Scan the records for the word "code". Copy each line that includes it.

▶ _DATA SUPPLIED_

§ §

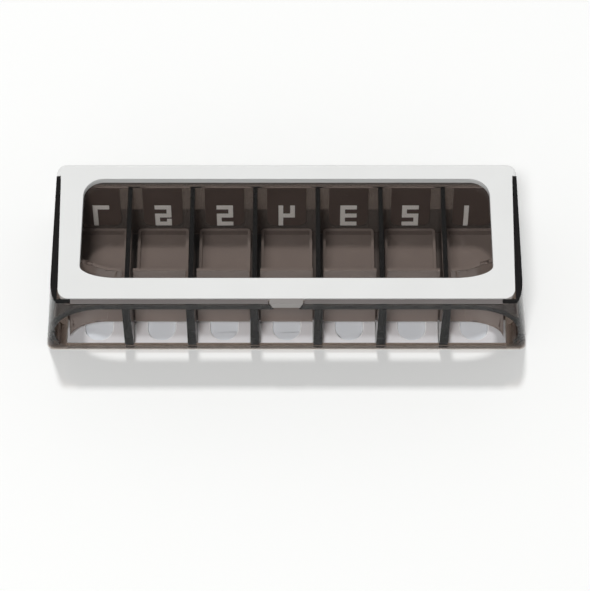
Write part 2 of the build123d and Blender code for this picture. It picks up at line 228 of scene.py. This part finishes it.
def blend_shaders(tree, factor, first, second, out):
    """The surface is the first shader where factor is 0, and the second where it is 1."""
    mix = add(tree, "ShaderNodeMixShader")
    tree.links.new(factor, mix.inputs["Fac"])
    tree.links.new(first, mix.inputs[1])
    tree.links.new(second, mix.inputs[2])
    tree.links.new(mix.outputs["Shader"], out.inputs["Surface"])


def let_lamps_through(tree, shell, colour, out):
    """Rays towards a lamp meet a clear surface of this colour, all others the shell."""
    clear = add(tree, "ShaderNodeBsdfTransparent", {"Color": (*colour, 1)})
    path = add(tree, "ShaderNodeLightPath")
    blend_shaders(tree, path.outputs["Is Shadow Ray"], shell.outputs["BSDF"], clear.outputs["BSDF"], out)


# ---- materials
def smoke(name, density, rough, clarity=1.0, gleam=PLAIN_GLEAM, painted_shade_back=False):
    """Clear smoked plastic: the depth of the material darkens it, and lamps shine through."""
    material, tree, out = new_material(name)
    shell = add(tree, "ShaderNodeBsdfPrincipled",
                {"Transmission Weight": clarity, "IOR": SMOKE_IOR, "Specular Tint": (*gleam, 1)})
    fine = noise(tree, GLOSS_SCALE)
    broad = noise(tree, SMOKE_SCALE)
    tint = colours(tree, broad, SMOKE_SURFACE)
    # painted shade: a darker colour and less transmission on the back wall
    if painted_shade_back:
        shaded_back = back_shade_mask(tree)
        tint = cover(tree, shaded_back, tint, BACK_PAINTED_SHADE)
        tree.links.new(ramp(tree, shaded_back, clarity, BACK_CLARITY, 0, 1),
                       shell.inputs["Transmission Weight"])
    tree.links.new(tint, shell.inputs["Base Color"])
    tree.links.new(roughness(tree, fine, rough, SMOKE_SPREAD), shell.inputs["Roughness"])
    tree.links.new(bump(tree, broad, WAVE_DEPTH, WAVE_STRENGTH), shell.inputs["Normal"])
    let_lamps_through(tree, shell, SMOKE_SHADOW, out)
    volume = add(tree, "ShaderNodeVolumeAbsorption", {"Color": (*SMOKE_TINT, 1), "Density": density})
    tree.links.new(volume.outputs["Volume"], out.inputs["Volume"])
    return material


def tinted(name, tones, clarity, rough):
    """Smoky plastic with some milk in it, so that floors and thin edges keep one tone."""
    material, tree, out = new_material(name)
    shell = add(tree, "ShaderNodeBsdfPrincipled", {"Transmission Weight": clarity, "IOR": PLASTIC_IOR})
    fine = noise(tree, GLOSS_SCALE)
    broad = noise(tree, DRAWER_SCALE)
    tree.links.new(colours(tree, broad, tones), shell.inputs["Base Color"])
    tree.links.new(roughness(tree, fine, rough, DRAWER_SPREAD), shell.inputs["Roughness"])
    tree.links.new(bump(tree, broad, WAVE_DEPTH, WAVE_STRENGTH), shell.inputs["Normal"])
    let_lamps_through(tree, shell, DRAWER_SHADOW, out)
    return material


def moulded(name, tones, rough, grain, gloss=FULL_GLOSS, zones=()):
    """Opaque moulded plastic with a fine satin grain and faint wear; the zones given paint shade and
    highlight.
    """
    material, tree, out = new_material(name)
    shell = add(tree, "ShaderNodeBsdfPrincipled", {"IOR": PLASTIC_IOR, "Specular IOR Level": gloss})
    broad = noise(tree, WEAR_SCALE, WEAR_DETAIL)
    fine = noise(tree, GRAIN_SCALE, GRAIN_DETAIL)
    colour = colours(tree, broad, tones)
    for axis, start, other in zones:
        colour = cover(tree, beyond(tree, axis, start), colour, other)
    tree.links.new(colour, shell.inputs["Base Color"])
    tree.links.new(roughness(tree, broad, rough, MOULDED_SPREAD), shell.inputs["Roughness"])
    tree.links.new(bump(tree, fine, grain, GRAIN_STRENGTH), shell.inputs["Normal"])
    tree.links.new(shell.outputs["BSDF"], out.inputs["Surface"])
    return material


def steel(name):
    """Ground steel."""
    material, tree, out = new_material(name)
    shell = add(tree, "ShaderNodeBsdfPrincipled", {"Metallic": 1.0})
    fine = noise(tree, STEEL_SCALE)
    tree.links.new(colours(tree, fine, STEEL_TONES), shell.inputs["Base Color"])
    tree.links.new(ramp(tree, fine, *STEEL_ROUGHNESS), shell.inputs["Roughness"])
    tree.links.new(shell.outputs["BSDF"], out.inputs["Surface"])
    return material


def make_looks():
    """The material of each kind of piece, by the start of its name."""
    return {
        "housing": smoke("smoke_housing", HOUSING_DENSITY, rough=0.04, clarity=DARK_CLARITY,
                         gleam=PAINTED_SHADE_GLEAM, painted_shade_back=True),
        "divider": smoke("smoke_divider", DIVIDER_DENSITY, rough=0.03, clarity=DARK_CLARITY,
                         gleam=PAINTED_SHADE_GLEAM),
        "drawer": tinted("smoke_drawer", DRAWER_TONES, rough=0.12, clarity=DRAWER_CLARITY),
        "window_pane": smoke("smoke_pane", PANE_DENSITY, rough=0.02),
        "lid_catch": moulded("smoke_catch", CATCH_TONES, rough=0.35, grain=FINE_GRAIN),
        "edge_strip": moulded("edge_strip", STRIP_HIGHLIGHT_TONES, rough=0.35, grain=FINE_GRAIN),
        "base_plate": moulded("white_base", BASE_TONES, rough=0.35, grain=FINE_GRAIN, zones=BASE_PAINTED_LIGHT_ZONES),
        "lid_frame": moulded("white_lid", LID_TONES, rough=0.5, grain=FINE_GRAIN, gloss=LID_GLOSS),
        "label": moulded("label_dark", LABEL_TONES, rough=0.4, grain=COARSE_GRAIN),
        "numeral": moulded("numeral_white", NUMERAL_TONES, rough=0.4, grain=COARSE_GRAIN),
        "hinge_pin": steel("pin_steel"),
    }


def round_edges(node, size):
    """Moulded edges are never sharp: a small round catches the light."""
    weld = node.modifiers.new("weld", "WELD")
    weld.merge_threshold = WELD_DISTANCE
    bevel = node.modifiers.new("bevel", "BEVEL")
    bevel.width = size
    bevel.segments = ROUND_STEPS
    bevel.limit_method = "ANGLE"
    bevel.angle_limit = math.radians(ROUND_ANGLE)
    # the base has short edges, and clamping would shrink all of its rounds to fit them
    bevel.use_clamp_overlap = not node.name.startswith("base_plate")


def dress():
    looks = make_looks()
    for name, node in nodes.items():
        look = next(material for start, material in looks.items() if name.startswith(start))
        node.data.materials.clear()
        node.data.materials.append(look)
        kind = name.rstrip("_1234567")
        round_edges(node, EDGE_ROUND.get(kind, SMALL_ROUND))


# ---- surroundings
def make_floor():
    data = bpy.data.meshes.new("floor")
    corners = [(-FLOOR_HALF, -FLOOR_HALF, 0), (FLOOR_HALF, -FLOOR_HALF, 0),
               (FLOOR_HALF, FLOOR_HALF, 0), (-FLOOR_HALF, FLOOR_HALF, 0)]
    data.from_pydata(corners, [], [(0, 1, 2, 3)])
    floor = bpy.data.objects.new("floor", data)
    scene.collection.objects.link(floor)
    material, tree, out = new_material("floor_white")
    shell = add(tree, "ShaderNodeBsdfPrincipled",
                {"Base Color": (*FLOOR_COLOUR, 1), "Roughness": 0.5, "Specular IOR Level": 0.2, "IOR": 1.5})
    glow = add(tree, "ShaderNodeEmission", {"Color": (*FLOOR_GLOW_COLOUR, 1), "Strength": 1.0})
    path = add(tree, "ShaderNodeLightPath")
    seen = path.outputs["Is Camera Ray"]
    for name in ("Is Glossy Ray", "Is Transmission Ray"):
        seen = maths(tree, "MAXIMUM", seen, path.outputs[name])
    share = maths(tree, "MULTIPLY", seen, FLOOR_GLOW)
    blend_shaders(tree, share, shell.outputs["BSDF"], glow.outputs["Emission"], out)
    data.materials.append(material)


def make_world():
    """A light tent: bright low down all round, dark overhead."""
    world = bpy.data.worlds.new("studio")
    world.use_nodes = True
    tree = world.node_tree
    background = tree.nodes["Background"]
    background.inputs["Color"].default_value = (1, 1, 1, 1)
    place = add(tree, "ShaderNodeTexCoord")
    split = add(tree, "ShaderNodeSeparateXYZ")
    tree.links.new(place.outputs["Generated"], split.inputs["Vector"])
    level = ramp(tree, split.outputs["Z"], TENT_LOW, TENT_HIGH, *TENT_EDGE)
    tree.links.new(level, background.inputs["Strength"])
    scene.world = world


def area_lamp(name, place, size):
    """A square lamp that faces the object, hidden from reflections and from rays through glass."""
    data = bpy.data.lights.new(name, "AREA")
    data.size = size
    data.energy = LAMP_POWER
    lamp = bpy.data.objects.new(name, data)
    lamp.location = place
    x, y, z = place
    tilt = math.atan2(math.hypot(x, y), z)
    lamp.rotation_euler = (tilt, 0, math.atan2(y, x) + math.pi / 2)
    lamp.visible_glossy = False
    lamp.visible_transmission = False
    scene.collection.objects.link(lamp)


make_camera()
dress()
make_floor()
make_world()
area_lamp("back_lamp", BACK_LAMP_PLACE, BACK_LAMP_SIZE)
area_lamp("front_lamp", FRONT_LAMP_PLACE, FRONT_LAMP_SIZE)

scene.view_settings.view_transform = "Standard"
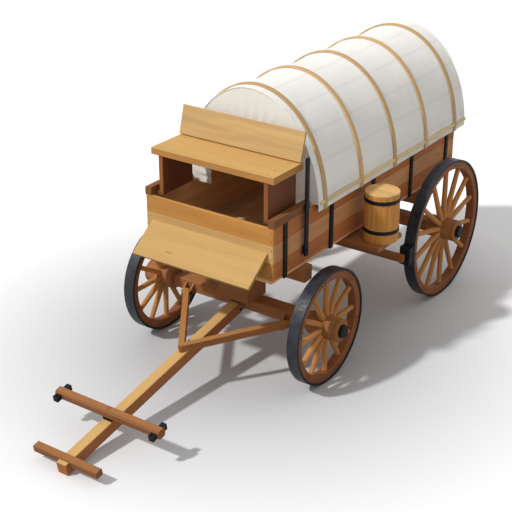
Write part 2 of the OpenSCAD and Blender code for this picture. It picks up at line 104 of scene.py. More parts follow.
def make_light():
    """A sun, and a world that is white where it is seen or mirrored and softer where it only lights."""
    data = bpy.data.lights.new("key", "SUN")
    data.energy, data.angle = SUN_STRENGTH, SUN_SPREAD
    sun = bpy.data.objects.new("key", data)
    sun.rotation_mode = "QUATERNION"
    sun.rotation_quaternion = SUN_FROM.to_track_quat("Z", "Y")
    bpy.context.scene.collection.objects.link(sun)
    world = bpy.data.worlds.new("studio")
    bpy.context.scene.world = world
    world.use_nodes = True
    tree = world.node_tree
    tree.nodes.clear()
    out = tree.nodes.new("ShaderNodeOutputWorld")
    sky = tree.nodes.new("ShaderNodeBackground")
    white = tree.nodes.new("ShaderNodeBackground")
    sky.inputs["Strength"].default_value = SKY_STRENGTH
    sky.inputs["Color"].default_value = white.inputs["Color"].default_value = (1, 1, 1, 1)
    white.inputs["Strength"].default_value = 1.0
    mix = tree.nodes.new("ShaderNodeMixShader")
    tree.links.new(seen_directly(tree), mix.inputs[0])
    tree.links.new(sky.outputs[0], mix.inputs[1])
    tree.links.new(white.outputs[0], mix.inputs[2])
    tree.links.new(mix.outputs[0], out.inputs[0])
    bpy.context.scene.view_settings.view_transform = "Standard"


def seen_directly(tree):
    """A socket that is 1 for camera, glossy and transmission rays."""
    path = tree.nodes.new("ShaderNodeLightPath")
    first = tree.nodes.new("ShaderNodeMath")
    second = tree.nodes.new("ShaderNodeMath")
    first.operation = second.operation = "MAXIMUM"
    tree.links.new(path.outputs["Is Camera Ray"], first.inputs[0])
    tree.links.new(path.outputs["Is Glossy Ray"], first.inputs[1])
    tree.links.new(first.outputs[0], second.inputs[0])
    tree.links.new(path.outputs["Is Transmission Ray"], second.inputs[1])
    return second.outputs[0]


# ---------------------------------------------------------------- material graphs

NORMAL, UV, OBJECT = 1, 2, 3  # outputs of the texture coordinate node


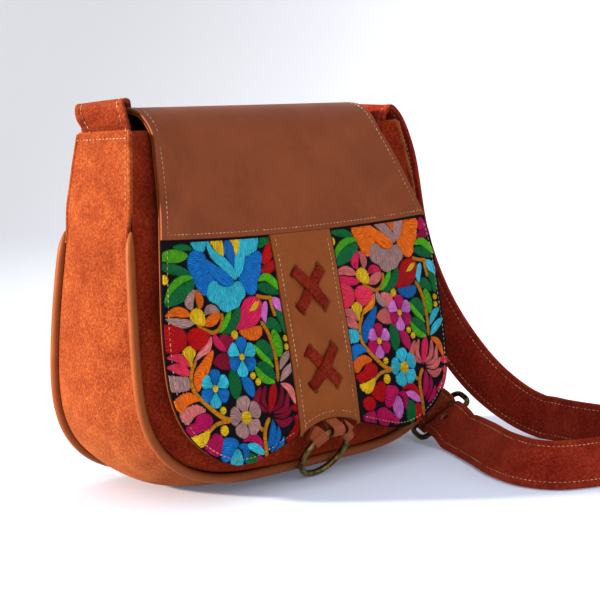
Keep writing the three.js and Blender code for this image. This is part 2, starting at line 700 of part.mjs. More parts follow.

§ §

▶ _TASK ANSWER_
Write part 2 of the build123d and Blender code for this picture. It picks up at line 228 of scene.py. This part finishes it.
Write part 2 of the OpenSCAD and Blender code for this picture. It picks up at line 104 of scene.py. More parts follow.
Keep writing the three.js and Blender code for this image. This is part 2, starting at line 700 of part.mjs. More parts follow.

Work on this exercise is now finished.